Author: Muhajir Mohamed and Ingrid Els
Category: Red Cell: Hemolytic Anemia (HA) > Hereditary HA due to Enzyme Deficiency
Published Date: 02/03/2014
A 15-month-old male baby of Chinese ethnicity was brought by his parents to the emergency department of our hospital with lethargy and yellowish discoloration of eyes, noticed for ~24 hours. On examination, the baby was pale and icteric. Blood tests revealed a low hemoglobin of 50 g/L, mild neutrophilia, and normal platelet count. A blood film examination showed normocytic normochromic red cells, hemighosts (blister cells), irregularly contracted cells, and a few bite cells. Indirect bilirubin values were high, and a urine dipstick was positive for hemoglobin. This picture was suggestive of oxidative hemolysis, and the parents stated that the baby was given fava bean soup on the previous day.
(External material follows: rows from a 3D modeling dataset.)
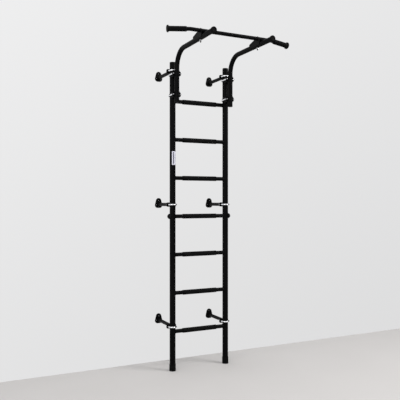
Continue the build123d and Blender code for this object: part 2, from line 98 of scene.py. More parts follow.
class Finish:
    """A material being built: its shader and the few node chains that every finish uses."""

    def __init__(self, name, colour, roughness, **sockets):
        self.material = bpy.data.materials.new(name)
        self.material.use_nodes = True
        self.tree = self.material.node_tree
        self.shader = self.tree.nodes["Principled BSDF"]
        self.shader.inputs["Base Color"].default_value = (*colour, 1)
        self.shader.inputs["Roughness"].default_value = roughness
        for socket, value in sockets.items():
            self.shader.inputs[socket.replace("_", " ")].default_value = value
        self.place = self.tree.nodes.new("ShaderNodeTexCoord").outputs["Object"]
        self.normal = None

    def link(self, a, b):
        self.tree.links.new(a, b)

    def noise(self, scale, detail=3.0, stretch=(1, 1, 1)):
        """Noise from 0 to 1, scale in cells for each metre."""
        mapping = self.tree.nodes.new("ShaderNodeMapping")
        mapping.inputs["Scale"].default_value = stretch
        self.link(self.place, mapping.inputs["Vector"])
        noise = self.tree.nodes.new("ShaderNodeTexNoise")
        noise.inputs["Scale"].default_value = scale
        noise.inputs["Detail"].default_value = detail
        self.link(mapping.outputs["Vector"], noise.inputs["Vector"])
        return noise.outputs["Fac"]

    def cells(self, scale, feature="F1"):
        cells = self.tree.nodes.new("ShaderNodeTexVoronoi")
        cells.feature = feature
        cells.inputs["Scale"].default_value = scale
        self.link(self.place, cells.inputs["Vector"])
        return cells.outputs["Distance"]

    def math(self, operation, a, b=0.0, c=0.0):
        node = self.tree.nodes.new("ShaderNodeMath")
        node.operation = operation
        for socket, value in zip(node.inputs, (a, b, c)):
            if isinstance(value, (int, float)):
                socket.default_value = value
            else:
                self.link(value, socket)
        return node.outputs[0]

    def spread(self, value, low, high, start=0.3, end=0.7):
        """value from start to end becomes low to high."""
        node = self.tree.nodes.new("ShaderNodeMapRange")
        self.link(value, node.inputs["Value"])
        for socket, number in (("From Min", start), ("From Max", end), ("To Min", low), ("To Max", high)):
            node.inputs[socket].default_value = number
        return node.outputs["Result"]

    def mix(self, factor, first, second):
        """Colour that goes from first to second with factor."""
        node = self.tree.nodes.new("ShaderNodeMix")
        node.data_type = "RGBA"
        self.link(factor, node.inputs["Factor"])
        for socket, colour in ((node.inputs["A"], first), (node.inputs["B"], second)):
            if isinstance(colour, tuple):
                socket.default_value = (*colour, 1)
            else:
                self.link(colour, socket)
        return node.outputs["Result"]

    def set_colour(self, colour):
        self.link(colour, self.shader.inputs["Base Color"])

    def set_roughness(self, value):
        self.link(value, self.shader.inputs["Roughness"])

    def bump(self, height, distance, strength=0.6):
        """Adds relief distance metres deep on top of any there is."""
        node = self.tree.nodes.new("ShaderNodeBump")
        node.inputs["Distance"].default_value = distance
        node.inputs["Strength"].default_value = strength
        self.link(height, node.inputs["Height"])
        if self.normal is not None:
            self.link(self.normal, node.inputs["Normal"])
        self.normal = node.outputs["Normal"]
        self.link(self.normal, self.shader.inputs["Normal"])


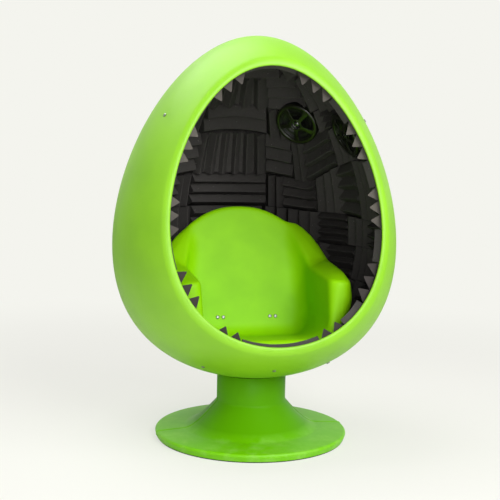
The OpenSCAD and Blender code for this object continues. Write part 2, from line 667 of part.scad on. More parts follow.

A glucose 6 phosphate dehydrogenase (G6PD) assay showed a low value (3.2 IU/g Hb; reference range, 8.8-17.6 IU/g Hb), confirming that the baby had hemizygous G6PD deficiency and fava beans had caused hemolytic crisis. There was no family history of favism or neonatal jaundice. The baby received transfusions and the parents were advised about the food and drugs to be avoided. After 8 weeks, his hemoglobin improved to 140 g/L. Since G6PD activity is generally overestimated during hemolytic episodes, a G6PD assay will be repeated subsequently for ascertaining the actual values.
These red cell changes during acute hemolytic episodes will be helpful to detect G6PD deficiency.